Now what I’m confused about is why the crowds sound muffled and why there is a lack of any sort of commentary, yes we have the score person who sits in that tall chair but apart from that nothing. EA Sports have proven that a realistic commentary adds realism and it’s a shock to go into a sports game that is essentially silent for most of the time. I’m sure plenty of retired tennis player would be happy to it in a studio recording some commentary for a few extra dollars, I know I would be Sega if you’re reading.

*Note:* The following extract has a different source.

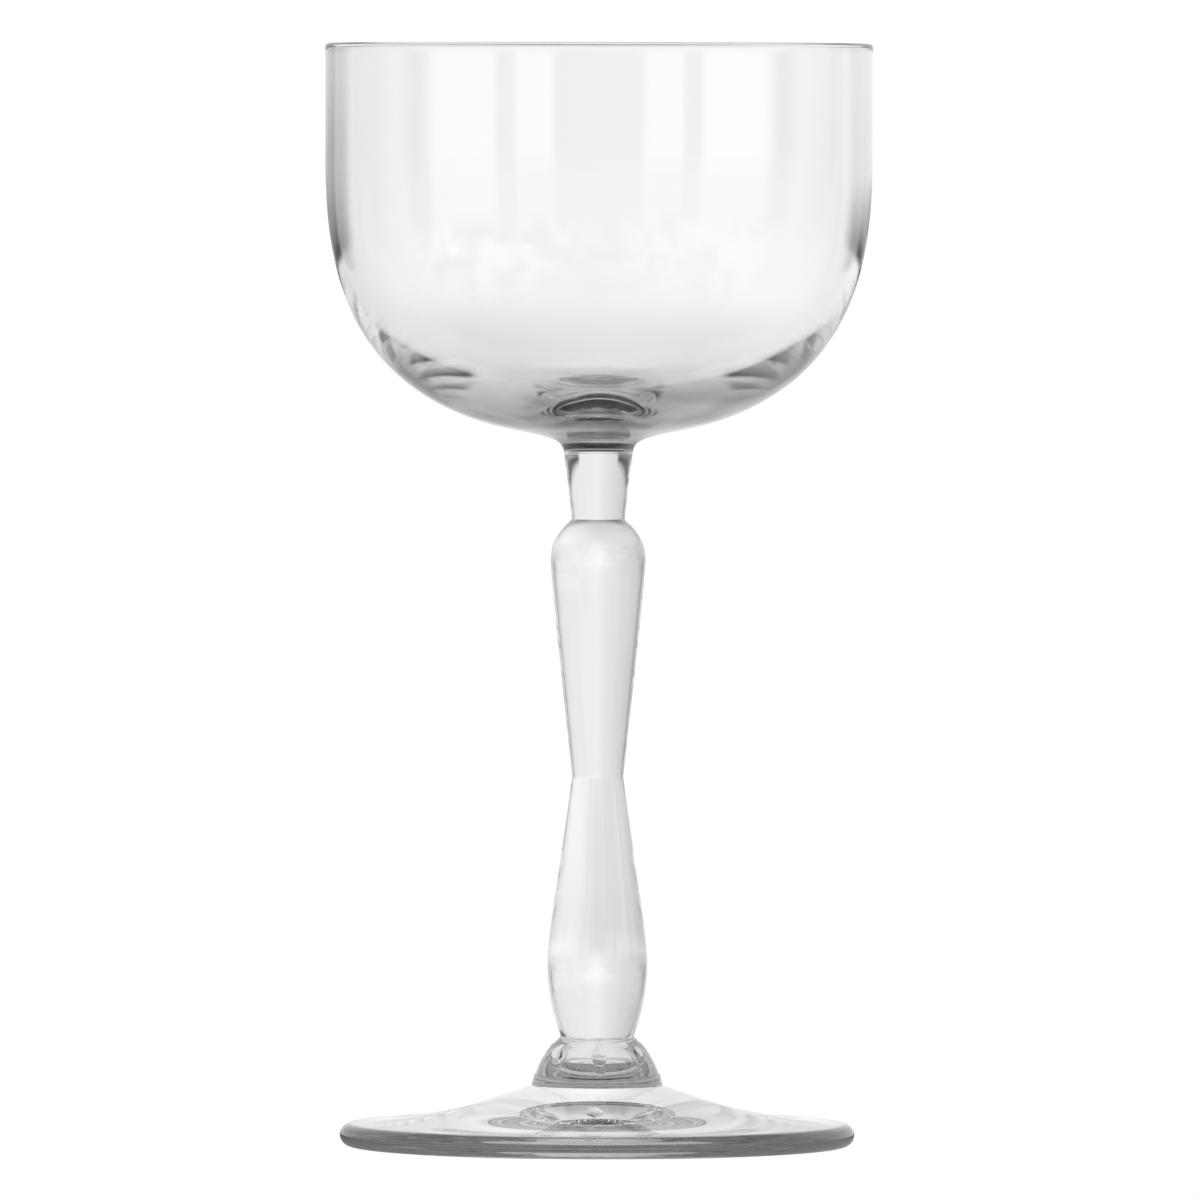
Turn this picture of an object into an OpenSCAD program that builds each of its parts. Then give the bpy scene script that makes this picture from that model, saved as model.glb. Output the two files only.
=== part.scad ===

Virtua Tennis 2009 is a solid performing arcade title which has stepped slightly closer to being a simulation which in my opinion is a good thing. It still has that arcade feel which keeps things exciting but it would have been nice if it was a little more difficult to hit perfect shots around the court and nearly always making incredible diving returns time after time. Now I come to think of it I’ve played it for a couple of weeks and have hardly hit the net or smashed the ball out of bounds.
If you already own Virtua Tennis 3 then you may well feel underwhelmed by this latest instalment but if you’re new to the series this is a fine time to jump on board as I doubt you’ll find another tennis game to match it right now (although Grand Slam Tennis for the Wii is looking rather tasty).
Virtua Tennis 2009 scores an ace 7 out of 10 but if it wasn’t for its double faults could have seen scored higher.